A new emphasis on contemporary art was reinforced by people who ran the museum itself. Mr. de Montebello was hostile to new art; he disparaged it outright. But when he retired, the board of directors was hot for it. They made Mr. Campbell’s pursuit of the contemporary a condition of hiring. Did no one notice that any buying would be at the top of a bloated market? That a Jeff-Koons-whatever would cost more than Mr. de Montebello’s $45 million-plus Duccio, “Madonna and Child”?

In any case, contemporary was a field Mr. Campbell didn’t know much about — his specialty was European tapestry — so he was learning on the job, just as he was in his push to give the museum a digital presence, which entailed the hiring of a whole new staff.

All of this, of course, cost a bundle. The Met has been in economic straits before. (At times in the 1970s and ’80s, certain galleries were often closed because the museum couldn’t pay enough guards.) But on Mr. Campbell’s watch, finances took a steady plunge and the fallout has been embarrassingly messy, with personnel laid off and a promised expansion to accommodate Leonard Lauder’s gift of $1 billion of modern art “postponed.” Through everything, the exhibitions have been strong. Yet even those began to show signs of erosion. Planned loans for the recent “Jerusalem: 1000-1400: Every People Under Heaven” had to be pared back. The schedule of future shows has shrunk by a third.
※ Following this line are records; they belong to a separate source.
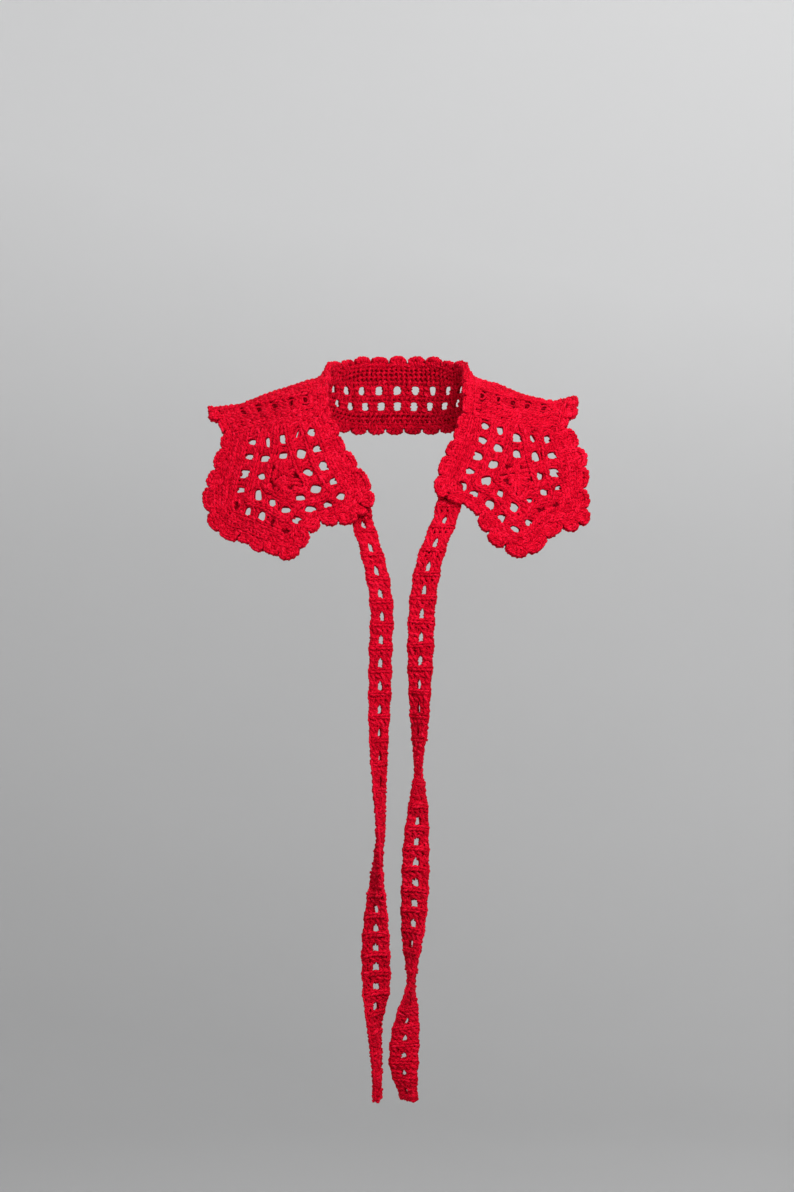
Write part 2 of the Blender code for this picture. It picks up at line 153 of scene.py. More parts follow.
def hermite(places, values):
    """Smooth function through a table's column."""
    places, values = np.asarray(places, float), np.asarray(values, float)
    if places[0] > places[-1]:
        places, values = places[::-1], values[::-1]
    slopes = np.gradient(values, places)

    def at(x):
        x = np.clip(np.asarray(x, float), places[0], places[-1])
        i = np.clip(np.searchsorted(places, x) - 1, 0, len(places) - 2)
        step = places[i + 1] - places[i]
        t = (x - places[i]) / step
        return ((1 + 2 * t) * (1 - t) ** 2 * values[i] + t * (1 - t) ** 2 * step * slopes[i]
                + t * t * (3 - 2 * t) * values[i + 1] - t * t * (1 - t) * step * slopes[i + 1])
    return at


CUTS = [hermite(SECTIONS[:, 0], SECTIONS[:, k]) for k in range(1, 8)]


def section(x):
    ridge, *rest = (c(np.abs(x)) for c in CUTS)
    sag = RIGHT_SAG * smooth(95, 132, x) * (1 - smooth(152, 172, x))
    return ridge + np.sign(x) * END_TILT * smooth(110, 185, np.abs(x)) - sag, *rest


def fall(d, rounding, slope):
    return (np.sqrt(rounding ** 2 + (slope * d) ** 2) - rounding) / slope ** 2


def height(x, y):
    ridge, fy, by, fr, fs, br, bs = section(x)
    z = ridge - fall(np.maximum(0, fy - y), fr, fs) - fall(np.maximum(0, y - by), br, bs)
    near = 1 - smooth(NAPE_NEAR, NAPE_FAR, np.hypot(x, y))
    return z + NAPE_LIFT * near * smooth(NAPE_FRONT, NAPE_BACK, y)


def on_plan(x, y):
    return np.stack([x, y, height(x, y)], -1)


def on_front(x, z):
    ridge, fy, _, fr, fs, _, _ = section(x)
    drop = np.maximum(0.5, ridge - z)
    return np.stack([x, fy - np.sqrt(2 * fr * drop + (fs * drop) ** 2), z], -1)


def on_back(x, z):
    ridge, _, by, _, _, br, bs = section(x)
    drop = np.maximum(0.5, ridge - z)
    return np.stack([x, by + np.sqrt(2 * br * drop + (bs * drop) ** 2), z], -1)


def normals(p):
    x, y, h = p[..., 0], p[..., 1], 0.5
    sx = (height(x + h, y) - height(x - h, y)) / (2 * h)
    sy = (height(x, y + h) - height(x, y - h)) / (2 * h)
    return unit(np.stack([-sx, -sy, np.ones_like(sx)], -1))


def run_of(points):
    return np.concatenate([[0], np.cumsum(np.linalg.norm(np.diff(points, axis=0), axis=1))])


def spaced(points, count):
    run = run_of(points)
    at = np.linspace(0, run[-1], count)
    return np.stack([np.interp(at, run, points[:, k]) for k in range(points.shape[1])], -1)


def curve(points, count):
    """Points evenly spaced by length along the smooth curve through the given ones."""
    points = np.asarray(points, float)
    places = run_of(points)
    fine = np.unique(np.concatenate([np.linspace(0, places[-1], 40 * len(points)), places]))
    return spaced(np.stack([hermite(places, points[:, k])(fine) for k in range(points.shape[1])], -1), count)


class Patch:
    """A piece of cloth as a fine grid of points and normals. u runs along a row and v across the rows, both 0 to 1."""

    def __init__(self, points):
        self.P = points
        self.N = normals(points)

    def at(self, u, v):
        u, v = np.broadcast_arrays(np.asarray(u, float), np.asarray(v, float))
        rows, columns = self.P.shape[:2]
        a = np.clip(v, 0, 1) * (rows - 1)
        b = np.clip(u, 0, 1) * (columns - 1)
        i, j = np.minimum(a.astype(int), rows - 2), np.minimum(b.astype(int), columns - 2)
        s, t = (a - i)[..., None], (b - j)[..., None]
        mix = [g[i, j] * (1 - s) * (1 - t) + g[i + 1, j] * s * (1 - t) + g[i, j + 1] * (1 - s) * t + g[i + 1, j + 1] * s * t
               for g in (self.P, self.N)]
        return mix[0], unit(mix[1])


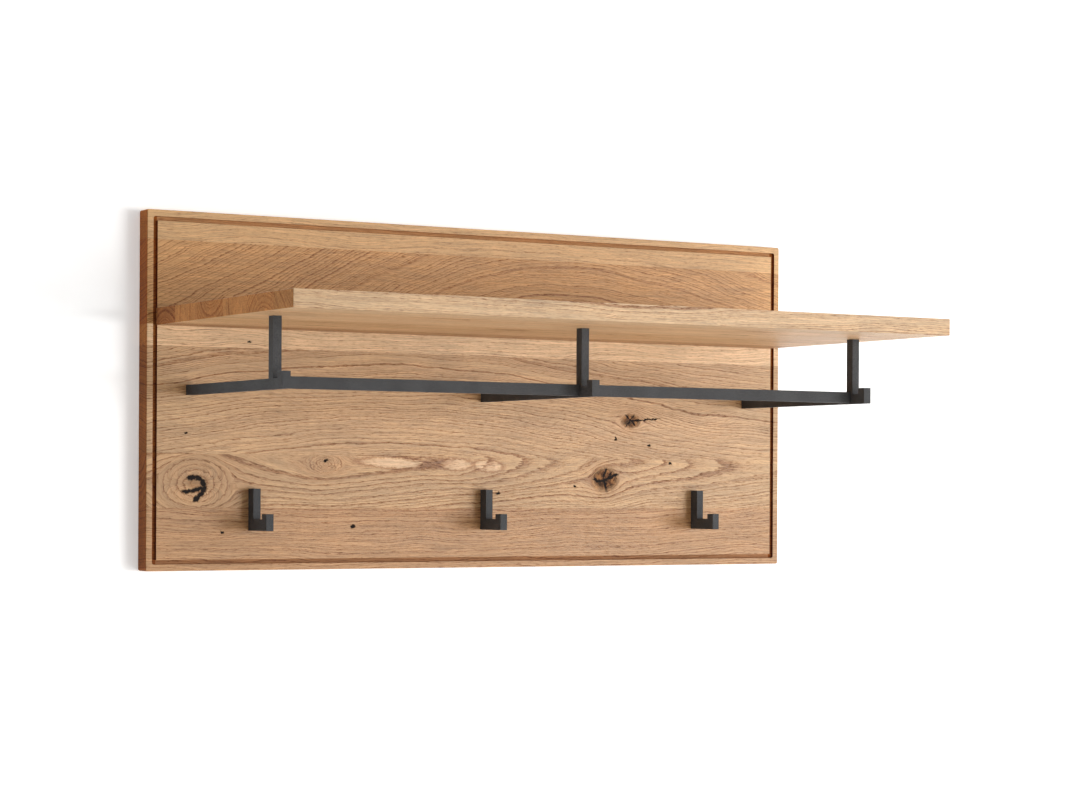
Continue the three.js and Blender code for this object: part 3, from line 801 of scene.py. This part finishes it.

Where has the money gone? To what some people see as crazy things: an absurdly costly rebranding campaign; dubious digital initiatives; and the leasing of the Whitney Museum’s Breuer Building, with the idea of making the Met a contemporary art contender. Again, purely in terms of art, the Breuer venture, after a rocky start, has been a success, though a hugely expensive one.

For a while now, the museum has been looking good, but not feeling that way. I’ve often picked up a sense that people were gunning for Mr. Campbell early on, ready to find that he could do no right. I’ve also sensed that the museum had increasingly entered a state of drift. Crowds herd through; curators do what they do. But the fizz generated by an institution really on the go is flat.

What could revive it? Solvency would help, although I, who can’t balance a checkbook, can say nothing useful on that subject.

What I can talk about is art, and how a museum can make people care about it. If historical art is now a hard sell, and it is, learn to sell it hard. That means, among other things, start telling the truth about it: about who made objects, and how they work in the world, and how they got to the museum, and what they mean, what values they advertise, good and bad. Go for truth (which, like the telling of history, is always changing), and connect art to life. Mix things up: periods, functions, cultures. (You can always unmix them.) Let audiences see that old is always new, if viewed through knowledge.

To present art this way — to pitch it, advocate it, make it snap to life — is to rethink the basic dynamic of a museum, turn it from passive to active, from archival to interactive, while letting it be all of these. This is the work of curators, and the Met has some fantastic ones. But to do their job boldly and radically, they need the attentive, encouraging permission of an alert director, probably meaning one who isn’t also saddled with being the company’s chief accountant.

Right now, America is in an emotionally and morally raw moment. Diversity everywhere is under attack; the culture wars are back. Our cultural institutions cannot not react. Mr. Campbell did so, mainstream, last month in a New York Times Op-Ed article on why art matters, demanding the preservation of the National Endowment for the Arts, which is now under threat. It was an important statement, a valedictory gesture, it turns out, and a worthy one. It set an example of public activism that his Met successor should heed and follow.

And about that successor, I’ll just say this to the Met’s board: Put women on your short list of potential hires as director. It’s time. And bring more African-Americans and Latino curators to your staff (and to your short list). It’s time. These are crucial steps to getting a cherished antique of an institution tuned up for 21st-century life. It’s time.